Hier wird offenherzig dokumentiert, dass das Waffengeschäft ein Türöffner sein soll, um Einfluss in einem Land zu erhalten, das immense Öl- und Gasvorkommen hat. Da müssen schon mal Bedenken zurückstehen, gilt doch die Regierung unter dem amtierenden Präsidenten José Eduardo dos Santos als höchst korrupt und dos Santos als Despot, wie Emanuel Matondo in seinem Artikel ausführt.

Auch in einem anderen Fall waren ganz legal Waffen einer deutschen Firma einem Regime geliefert worden: nach Ägypten. Es waren Schnellfeuergewehre des Typs G36 der deutschen Firma Heckler & Koch aus Oberndorf. Im September 2011 wurde nun bekannt, dass diese Gewehre in Libyen auf Seiten der Einheiten des ehemaligen Diktators Muammar al-Gaddafi gefunden wurden, so dpa am 23. Oktober 2011 - ohne deutsche Genehmigung.

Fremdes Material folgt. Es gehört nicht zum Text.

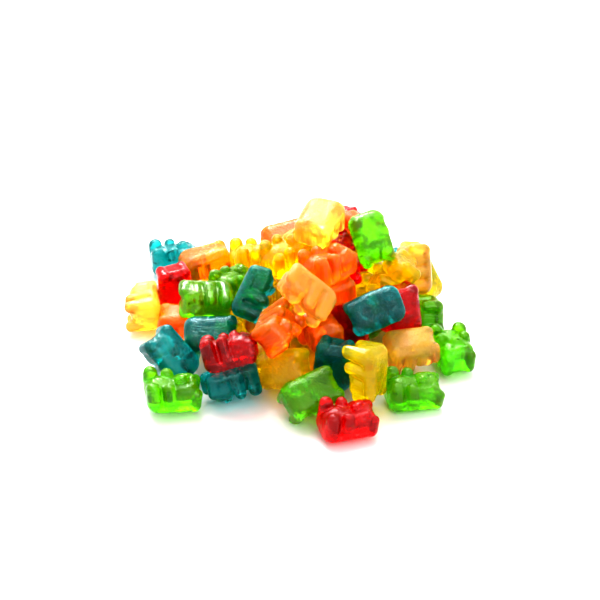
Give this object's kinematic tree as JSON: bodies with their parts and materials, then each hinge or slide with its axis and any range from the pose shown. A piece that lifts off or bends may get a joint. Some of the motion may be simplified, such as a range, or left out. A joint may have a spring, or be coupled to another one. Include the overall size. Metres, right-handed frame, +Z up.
{
  "type": "gummy bears",
  "caption": "Loose heap of small moulded fruit-jelly bears lying on a bare surface, as one lumpy solid with a flat foot.",
  "frame": {"origin": "middle of the heap's box, on the surface that it lies on", "axes": "+Z up, +X to the right of the heap's front, -Y out of the front"},
  "size_m": [0.1272, 0.1259, 0.0548],
  "materials": {
    "mixed_jelly": "smooth translucent fruit jelly in red, orange, golden yellow, pale pineapple, green and teal, faintly dull from its oil",
    "red_jelly": "clear red fruit jelly, moulded, smooth and faintly dull from its oil",
    "orange_jelly": "clear orange fruit jelly, moulded, smooth and faintly dull from its oil",
    "yellow_jelly": "clear golden yellow fruit jelly, moulded, smooth and faintly dull from its oil",
    "pale_jelly": "clear pale pineapple-coloured fruit jelly, moulded, smooth and faintly dull from its oil",
    "green_jelly": "clear green fruit jelly, moulded, smooth and faintly dull from its oil",
    "teal_jelly": "clear blue-green fruit jelly, moulded, smooth and faintly dull from its oil"
  },
  "bodies": {
    "root": {"gummy_heap": "mixed_jelly"}
  },
  "joints": []
}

Ganz legal hingegen wurde Libyen in den letzten Jahren durch die Europäische Union bei der Flüchtlingsabwehr unterstützt. Ausrüstungsmaterial wurde geliefert, das libysche Sicherheitskräfte von Italien und anderen EU-Ländern ab 2004 erhielten, dem Jahr, in dem das EU-Waffenembargo offiziell aufgehoben wurde. Im Jahr 2005 begannen dann die Reisen ehemaliger und aktiver SEK-Polizeibeamter nach Libyen, die dort Soldaten diverser Militäreinheiten ausgebildet haben, so der DAKS-Kleinwaffen-Newsletter im September 2011. Das Gebot, Menschenrechte zu achten, tritt hinter eine Politik zurück, die um fast jeden Preis verhindern will, dass Flüchtlinge das Gebiet der Europäischen Union überhaupt erreichen.

Es sind Flüchtlinge, die nicht nur aufgrund von Hungerkatastrophen oder fehlenden Lebensgrundlagen ihre Hoffnung auf die Europäische Union setzen. Millionen fliehen auch vor Kriegen und bewaffneten Auseinandersetzungen, wie in der Demokratischen Republik Kongo. Zehntausende fliehen jedes Jahr aus Zimbabwe, einem Land, in dem die Opposition weiter massiven Repressionen unterliegt.

In der hier vorgelegten Broschüre befassen wir uns mit den Waffenexporten ins südliche Afrika. Anlass dafür ist eine Veranstaltungsreihe von Emanuel Matondo, gemeinsam organisiert von Connection e.V., der Aktion Aufschrei - Stoppt den Waffenhandel! und der Informationsstelle Südliches Afrika (issa). Es geht uns dabei nicht nur um die großen Waffengeschäfte, die mit Südafrika abgeschlossen wurden und mit Angola verhandelt werden. Es geht uns darum, anhand einer Region deutlich zu machen, wie der Export von Waffen bestehende Konflikte und Kriege anheizt, Politiker korrumpiert und Demokratisierungsbewegungen untergräbt. Zudem dienen die Waffenlieferungen auch dazu, Einfluss in bestimmten Ländern der Region zu erhalten. Gerade hochtechnisierte Waffensysteme bedürfen zwangsläufig einer begleitenden Ausbildung und Unterstützung, die z.B. durch die Bundeswehr erfolgt. Über Jahrzehnte hinweg geht es um Wartung, Reparatur sowie Lieferung von Munition. Was sich ‚gute Beziehungen‘ nennt, sind in Wirklichkeit dauerhafte Abhängigkeiten.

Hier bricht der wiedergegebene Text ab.